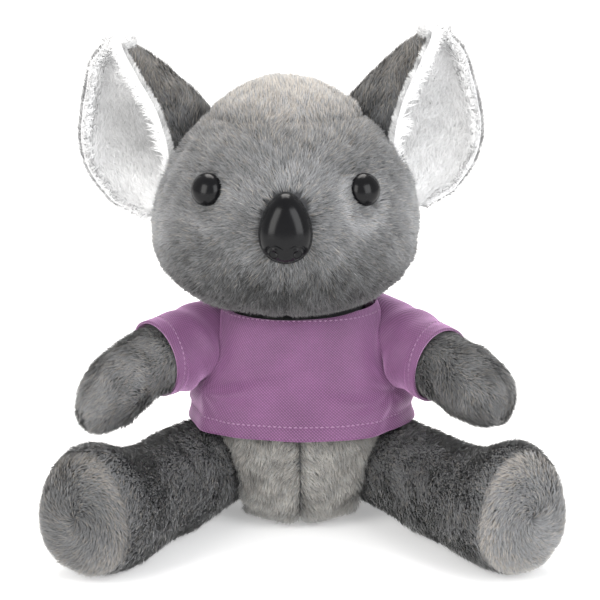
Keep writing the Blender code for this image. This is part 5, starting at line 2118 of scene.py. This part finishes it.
@dataclass
class Shirt:
    """The T-shirt: a body that hangs over the torso, two sleeves, and their stitched hems."""

    root: Array
    head: Head
    torso: Torso
    finishes: Finishes
    hem_height: float = 38.0 * MM
    cloth: float = 0.9 * MM
    ease: float = 0.9 * MM
    flare: float = 1.8 * MM
    hem_band: float = 4.2 * MM
    neck_band: float = 3.4 * MM
    neck_width: float = 27.5 * MM
    stitch_pitch: float = 1.9 * MM
    corner: float = 2.5
    fullness: tuple[float, float] = (1.12, 1.1)
    rows: int = 84
    columns: int = 288
    side_column: int = 72

    def body_grid(self) -> Array:
        """Returns the shirt's body as a grid from hem to neck, in the world.

        It is the torso's form grown by the cloth and its ease, from the hem's height up to where the
        form has closed to the neck hole. Each ring is a little square: |x / w|^n + |y / r|^n = 1. Below
        the chest it flares, with soft folds of cos 5u and cos 9u. It creases at the sides above the hem,
        and the hem's double band stands 0.42 mm proud.

        Returns:
            The grid, (rows, columns, 3).
        """
        dense = self.torso.form.profile(700, -(self.ease + self.cloth))
        start = int(np.argmax(dense[:, 0] > self.hem_height))
        falling = np.flatnonzero((dense[:, 1] < self.neck_width) & (dense[:, 0] > 0.07))
        profile = dense[start : falling[0]]
        reach = path_reach(profile)
        profile = along_path(profile, reach, np.linspace(0.0, reach[-1], self.rows))
        grid = self.torso.form.rounded(profile, self.columns)
        turn = TAU * np.arange(self.columns) / self.columns
        square = np.abs(np.cos(turn)) ** self.corner + np.abs(np.sin(turn)) ** self.corner
        square **= -1.0 / self.corner
        grid = grid * np.stack([square, square, np.ones(self.columns)], axis=1)[None]
        outward = grid_normals(grid, True)
        angles = np.arctan2(grid[..., 1], grid[..., 0])
        z = grid[..., 2]
        low = ease(self.hem_height + 26 * MM - z, 0.0, 26 * MM)
        rise = low * self.flare + low**2 * 0.8 * MM * np.cos(5 * angles + 0.6)
        rise += low**2 * 0.35 * MM * np.cos(9 * angles + 2.0)
        sides = bell(np.abs(np.abs(angles) - 0.5 * math.pi) - 0.5 * math.pi, 0.42)
        wave = z - self.hem_height - 6 * MM + 3 * MM * np.sin(3 * angles)
        crease = np.cos(TAU * wave / (7.5 * MM))
        rise += 0.95 * MM * crease * sides * bell(z - self.hem_height - 11 * MM, 9 * MM)
        rise += self.pulls(grid)
        rise += 0.42 * MM * drift(grid.reshape(-1, 3) * [1.0, 1.0, 0.6], 0.022, 101).reshape(z.shape)
        rise += 0.42 * MM * ease(self.hem_height + self.hem_band - z, -0.25 * MM, 0.25 * MM)
        grid = grid + outward * rise[..., None] * [1.0, 1.0, 0.3]
        grid[0, :, 2] = self.hem_height
        world = grid.reshape(-1, 3) + self.root
        world[:, 2] = np.minimum(world[:, 2], self.head.under(world, 0.7 * MM))
        return world.reshape(grid.shape)

    def pulls(self, grid: Array) -> Array:
        """Returns the folds that run out from the armpits, and two slack ones above the hem.

        Round each armpit, at an angle a and a distance d, a fold is 0.5 mm cos(8 a) where d is about
        13 mm. A slack fold is a bell across a slanting line.

        Args:
            grid: the body's grid in the torso's frame.

        Returns:
            How far each point rises.
        """
        rise = np.zeros(grid.shape[:2])
        for side in Side:
            across, up = side.sign * grid[..., 0] - 34 * MM, grid[..., 2] - 51 * MM
            away = np.hypot(across, up)
            turn = 8.0 * np.arctan2(up, -across) + 0.8 * side.sign
            rise += 0.5 * MM * np.cos(turn) * bell(away - 13 * MM, 9 * MM)
        slack = ((50 * MM, 0.30, -33 * MM, 1.0 * MM), (46 * MM, -0.22, 34 * MM, 0.9 * MM))
        for place, slant, start, depth in slack:
            line = grid[..., 2] - place - slant * (grid[..., 0] - start)
            near = bell(grid[..., 0] - start, 26 * MM) * (grid[..., 1] < 0.0)
            rise += depth * near * (bell(line, 2.6 * MM) - 0.8 * bell(line - 4.6 * MM, 2.8 * MM))
        return rise

    def sew(self, name: str, grid: Array, row: int) -> bpy.types.Object:
        """Returns stitches round a tube of cloth, along one row of its grid.

        Args:
            name: the seam's name.
            grid: the tube's grid in the world.
            row: the row that it follows.

        Returns:
            The stitches, as one piece.
        """
        ups = grid_normals(grid, True)[row]
        path = grid[row] + ups * 0.05 * MM
        return stitches(name, path, ups, self.stitch_pitch, self.finishes.thread)

    def build_body(self, sleeves: list["Sleeve"]) -> list[bpy.types.Object]:
        """Builds the body's cloth, open at the armholes, and its hem's and neck's stitches.

        Args:
            sleeves: the sleeves, which open the armholes.

        Returns:
            The cloth and its stitches.
        """
        grid = self.body_grid()
        normals = grid_normals(grid, True)
        for sleeve in sleeves:
            grid = grid + normals * (0.45 * MM * bell(sleeve.beyond(grid) - 0.3 * MM, 1.1 * MM))[..., None]
        vertices = grid.reshape(-1, 3)
        quads, corners = grid_faces(self.rows, self.columns, True)
        middle = vertices[quads].mean(1)
        keep = np.ones(len(quads), bool)
        for sleeve in sleeves:
            keep &= ~sleeve.swallows(middle)
        around = path_reach(grid[self.rows // 2])[-1] / (self.columns - 1)
        height = path_reach(grid[:, self.side_column])[-1] / (self.rows - 1)
        piece = add_piece("shirt_body", vertices, [quads[keep]], self.finishes.knit)
        set_map(piece, (corners[keep] * [around, height] / CLOTH_UNIT + 0.01).reshape(-1, 2))
        thicken(piece, self.cloth)
        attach(piece, "torso")
        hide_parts("shirt_front", "shirt_back")
        hem, neck = int(round(self.hem_band / height)), int(round(self.neck_band / height))
        seams = []
        for name, row in (("shirt_hem_stitches", hem), ("shirt_neck_stitches", self.rows - 1 - neck)):
            seam = self.sew(name, grid, row)
            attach(seam, "torso")
            seams.append(seam)
        return [piece, *seams]


@dataclass
class Sleeve:
    """One sleeve: a short tube from the armhole to its hem, along the arm."""

    side: Side
    seat: Seat
    shirt: Shirt
    finishes: Finishes
    radius: float = 14.9 * MM
    length: float = 25.4 * MM
    inside: float = 14.0 * MM
    overlap: float = 1.6 * MM
    deepest: float = -6.0 * MM
    hem_band: float = 4.4 * MM
    rising_to: float = 0.0835
    body_top: float = 0.082
    rows: int = 46
    columns: int = 128

    def swallows(self, world: Array) -> Array:
        """Returns which points the armhole leaves open."""
        local = self.seat.local(world)
        off = np.hypot(local[:, 0], local[:, 1])
        return (off < self.radius - self.overlap) & (local[:, 2] > self.deepest)

    def beyond(self, grid: Array) -> Array:
        """Returns how far outside the armhole's seam the body's cloth is."""
        local = self.seat.local(grid)
        off = np.hypot(local[..., 0], local[..., 1])
        return off - self.radius + FAR * (local[..., 2] < self.deepest)

    def armhole(self) -> Array:
        """Returns how far along the sleeve the shirt's body lies, at each of its columns.

        Points along the sleeve are tried, and the last one inside the body's grown form counts. Then the
        line round the armhole is smoothed.

        Returns:
            The places, one a column.
        """
        profile = self.shirt.torso.form.profile(300, -(self.shirt.ease + self.shirt.cloth))
        rising = profile[: int(np.argmax(profile[:, 0] > self.rising_to)) or len(profile)]
        angles = TAU * np.arange(self.columns) / self.columns
        tried = 141
        along = np.linspace(-self.inside, self.inside, tried)
        ring = np.stack([self.radius * np.cos(angles), self.radius * np.sin(angles)], axis=1)
        heights = np.broadcast_to(along[:, None, None], (tried, self.columns, 1))
        local = np.concatenate([np.repeat(ring[None], tried, axis=0), heights], axis=-1)
        points = self.seat.world(local.reshape(-1, 3)) - self.shirt.root
        wide, plus, minus = (np.interp(points[:, 2], rising[:, 0], rising[:, k]) for k in (1, 2, 3))
        reach = np.where(points[:, 1] > 0, plus, minus)
        level = np.abs(points[:, 0] / wide) ** self.shirt.corner
        level = level + np.abs(points[:, 1] / reach) ** self.shirt.corner
        inside = ((level < 1.0) & (points[:, 2] <= self.body_top)).reshape(tried, self.columns)
        last = np.where(inside.any(0), tried - 1 - inside[::-1].argmax(0), 0)
        start = along[last]
        for _ in range(12):
            start = 0.25 * np.roll(start, 1) + 0.5 * start + 0.25 * np.roll(start, -1)
        return start

    def bend(self, edge: Array) -> tuple[Array, Array]:
        """Returns where the sleeve's bend begins and ends, on a line square to its seam's mean plane.

        Args:
            edge: the places round the sleeve's sewn end.

        Returns:
            The place past which the cloth leaves the shirt, and the one past which it follows the arm.
        """
        middle = edge.mean(axis=0)
        outward = np.linalg.svd(edge - middle)[2][2]
        outward *= np.sign(outward @ self.seat.direction(np.array([[0.0, 0.0, 1.0]]))[0])
        begin = middle + outward * (((edge - middle) @ outward).max() + 0.3 * MM)
        return begin, begin + outward * 8.0 * MM

    def build(self) -> list[bpy.types.Object]:
        """Builds the sleeve's cloth and its hem's stitches.

        Round the sleeve at u and along it at v from the armhole's seam to the hem, its radius is
        R (0.955 + 0.06 (1 - exp(-v / 3 mm))), with slanting folds 1.45 mm deep that are deepest near the
        armpit, and 1.3 mm less towards the hem. The hem's double band stands 0.35 mm proud.

        Returns:
            The cloth and its stitches.
        """
        start = self.armhole()[None, :]
        share = np.linspace(0.0, 1.0, self.rows)[:, None]
        z = start - 0.6 * MM + share * (self.length - start + 0.6 * MM)
        angles = (TAU * np.arange(self.columns) / self.columns)[None, :]
        off = (z - start).clip(0.0)
        radius = self.radius * (0.955 + 0.06 * (1.0 - np.exp(-off / (3 * MM))))
        slant = np.sin(2.0 * angles + self.side.sign * z / (1.9 * MM)) * bell(z - 9 * MM, 8 * MM)
        radius = radius + 1.45 * MM * slant * (0.65 - 0.35 * np.sin(angles))
        radius = radius + 0.25 * MM * np.sin(3 * angles + 1.0) * share**2
        radius = radius - 1.3 * MM * ease(z, 8 * MM, 26 * MM)
        radius = radius + 0.35 * MM * ease(z - (self.length - self.hem_band), -0.25 * MM, 0.25 * MM)
        grid = self.seat.world(np.stack([radius * np.cos(angles), radius * np.sin(angles), z], axis=-1))
        under = self.shirt.head.under(grid.reshape(-1, 3), 0.5 * MM).reshape(radius.shape)
        grid[..., 2] = np.minimum(grid[..., 2], under)
        quads, corners = grid_faces(self.rows, self.columns, True)
        label = self.side.value
        piece = add_piece(f"sleeve_{label}_cloth", grid.reshape(-1, 3), [quads], self.finishes.knit)
        around = TAU * self.radius / self.columns
        height = (self.length - float(start.mean())) / (self.rows - 1)
        set_map(piece, (corners * [around, height] / CLOTH_UNIT + 0.01).reshape(-1, 2))
        thicken(piece, self.shirt.cloth)
        row = self.rows - 1 - int(round(self.hem_band / height))
        seam = self.shirt.sew(f"sleeve_{label}_stitches", grid, row)
        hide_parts(f"sleeve_{label}")
        begin, end = self.bend(grid[0])
        for part in (piece, seam):
            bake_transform(part)
        return [piece, seam]


def make_legs(finishes: Finishes) -> list[Leg]:
    """Returns the two legs, spread and flat on the floor.

    Args:
        finishes: the toy's finishes.

    Returns:
        The legs.
    """
    legs = []
    for side, spread in ((Side.LEFT, 30.5), (Side.RIGHT, 32.5)):
        turn = math.radians(spread)
        ahead = (side.sign * math.sin(turn), -math.cos(turn), 0.0)
        form = RingForm(LEG_RINGS, low=(-0.021, -0.0200, -0.01825), high=(0.021, 0.030, 0.0935))
        seat = seat_facing(joint_place(f"hip_{side.value}_drop"), ahead)
        legs.append(Leg("leg", side, seat, form, finishes))
    return legs


def make_arms(finishes: Finishes) -> list[Arm]:
    """Returns the two arms, which reach forward, outward and a little down.

    Args:
        finishes: the toy's finishes.

    Returns:
        The arms.
    """
    arms = []
    for side, forward, down, bend in ((Side.LEFT, 38.0, 6.0, 23.0), (Side.RIGHT, 44.0, 9.5, 9.0)):
        turn, drop = math.radians(forward), math.radians(down)
        level = math.cos(drop)
        ahead = (side.sign * math.cos(turn) * level, -math.sin(turn) * level, -math.sin(drop))
        slope = math.tan(math.radians(bend))
        low, high = (-0.0145, -0.0145, -0.0147), (0.0145, 0.0145, 0.0595)
        form = RingForm(ARM_RINGS, low, high, bend_from=0.029, bend_slope=slope)
        seat = seat_facing(joint_place(f"shoulder_{side.value}_raise"), ahead)
        arms.append(Arm("arm", side, seat, form, finishes))
    return arms


def report(pieces: list[bpy.types.Object]) -> None:
    """Logs each piece with its number of vertices."""
    for piece in pieces:
        LOG.info("%s: %d vertices", piece.name, len(piece.data.vertices))


def main() -> None:
    """Builds the picture, then the toy from the head down."""
    logging.basicConfig(level=logging.INFO, format="%(name)s: %(message)s")
    neck = joint_place("neck_turn")
    root = neck - NECK
    target = root + AIM
    Photographer(tuple(target)).set_up()
    finishes = Finishes()
    head = Head(neck, finishes)
    skin = head.skin()
    report([skin, *head.piles(skin)])
    for side in Side:
        report([Eye(side, finishes).build(), *Ear(side, neck, finishes).build()])
    report([Nose(finishes).build()])
    for washer in ("eye_washer_left", "eye_washer_right", "nose_washer"):
        frame["nodes"][washer].data.materials.clear()
        frame["nodes"][washer].data.materials.append(finishes.washer_plastic)
    legs, arms = make_legs(finishes), make_arms(finishes)
    sockets = [SweptRoot(leg.seat, radius=18.4 * MM, swing=(-30.0, 0.0)) for leg in legs]
    sockets += [SweptRoot(arm.seat, radius=14.9 * MM, swing=(0.0, 25.0)) for arm in arms]
    for limb in [*legs, *arms]:
        skin = limb.skin()
        report([skin, *limb.piles(skin)])
    torso = Torso(root, head, sockets, finishes)
    skin = torso.skin()
    report([skin, *torso.piles(skin)])
    shirt = Shirt(root, head, torso, finishes)
    sleeves = [Sleeve(arm.side, arm.seat, shirt, finishes) for arm in arms]
    report(shirt.build_body(sleeves))
    for sleeve in sleeves:
        report(sleeve.build())


if __name__ == "__main__":
    main()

THE TASK: From the very first line of the data through the line with "T-shirt: a body" in it, please reproduce each line exactly and output nothing more.

RESPONSE:
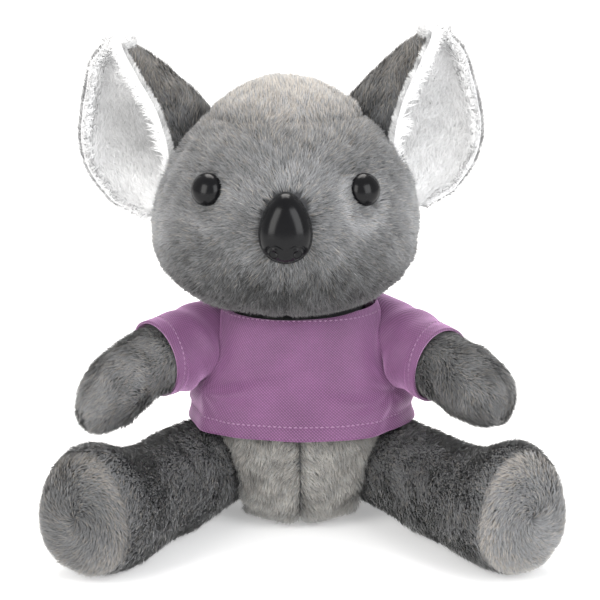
Keep writing the Blender code for this image. This is part 5, starting at line 2118 of scene.py. This part finishes it.
@dataclass
class Shirt:
    """The T-shirt: a body that hangs over the torso, two sleeves, and their stitched hems."""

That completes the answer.